Les failles de l’usager
Les recherches à ce sujet montrent par ailleurs que la plupart des particuliers manquent de rigueur et de connaissances informatiques. Il s’agit là d’une faille importante, car les hackers se servent de cette négligence pour injecter le virus dans le système informatique via un mail en général ou tout autre moyen d’ingénierie sociale.
Le particulier a tendance à utiliser des antivirus gratuits moins performants, et à négliger la mise à jour de son logiciel ou les protections de base telles que le proxy ou le pare-feu. On constate la transmission du virus par l’introduction d’une manière innocente de clef USB au sein d’un des ordinateurs de l’entreprise.
Aussi, deux types d’attaques sont constatées : les attaques à l’aveugle et les attaques ciblées.
- Les attaques opportunistes ou aveugles correspondent aux attaques en volumes sans cible fixe. Leur objectif serait de ramener plusieurs rançons (généralement de faibles quantités).
- Les attaques ciblées, quant à elles, visent une cible particulière ayant les moyens de payer une rançon conséquente. Il s’agit en général de personne morale telle que les entreprises, les banques et les organisations.
Le problème du paiement de la rançon
Qu’il s’agisse d’un kidnapping d’un humain ou de données, la question primordiale est de savoir si, finalement, la rançon doit être payée.

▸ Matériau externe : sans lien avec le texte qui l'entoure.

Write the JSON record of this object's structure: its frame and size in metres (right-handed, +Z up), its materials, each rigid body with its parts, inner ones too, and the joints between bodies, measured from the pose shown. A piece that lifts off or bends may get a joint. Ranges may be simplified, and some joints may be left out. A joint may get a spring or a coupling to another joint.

C’est une question complexe qui fait débat et dont la réponse diffère selon les cas. Dans le monde physique, les recherches montrent que la solution dépend du type de kidnapping. Par exemple, dans le cas d’un kidnapping terroriste, certains États paient la rançon, alors que d’autres, comme les États-Unis refusent catégoriquement de le faire.
D’autres encore affirment publiquement qu’ils ne céderont pas, mais versent quand même la rançon par l’intermédiaire d’ONG.
Dans le monde des cyberattaques, là encore les recherches montrent des avis divergents sur la question.
Quelles solutions ?
De nombreuses entreprises victimes tentent d’éviter d’évoquer publiquement les affaires de cyberattaque, pour ne pas détériorer leur image et la confiance de leurs clients, fournisseurs et partenaires. Mais depuis quelque temps on observe une évolution.
Les entreprises privilégient davantage la communication et la transparence auprès de leurs clients et partenaires afin justement de ne pas perdre leur confiance tout en tentant d’expliquer comment l’organisation a fait face et a réussi à gérer la situation.
Reste que les principales techniques utilisées par les hackers reposent sur les failles de l’usager et sa méconnaissance des courriers électroniques et des liens malveillants. Il est ainsi préconisé de faire des sauvegardes régulières des données en les conservant dans un espace non connecté à l’infrastructure de l’entreprise afin d’éviter tout chiffrage en cas d’attaques.
Comme le montrent les recherches scientifiques, les meilleures solutions pour lutter contre le kidnapping par ransomware peuvent se résumer en trois points : l’éducation des utilisateurs, une politique de sécurité stricte, et des procédures et stratégies de sauvegarde.
Enfin, il est essentiel de déposer plainte auprès des services de police nationale ou gendarmerie et de s’adresser aux services spécialisés notamment le service cybermalveillance, le portail NoMoreRansom et les recommandations de l’Agence Nationale de la Sécurité des Systèmes d’Information.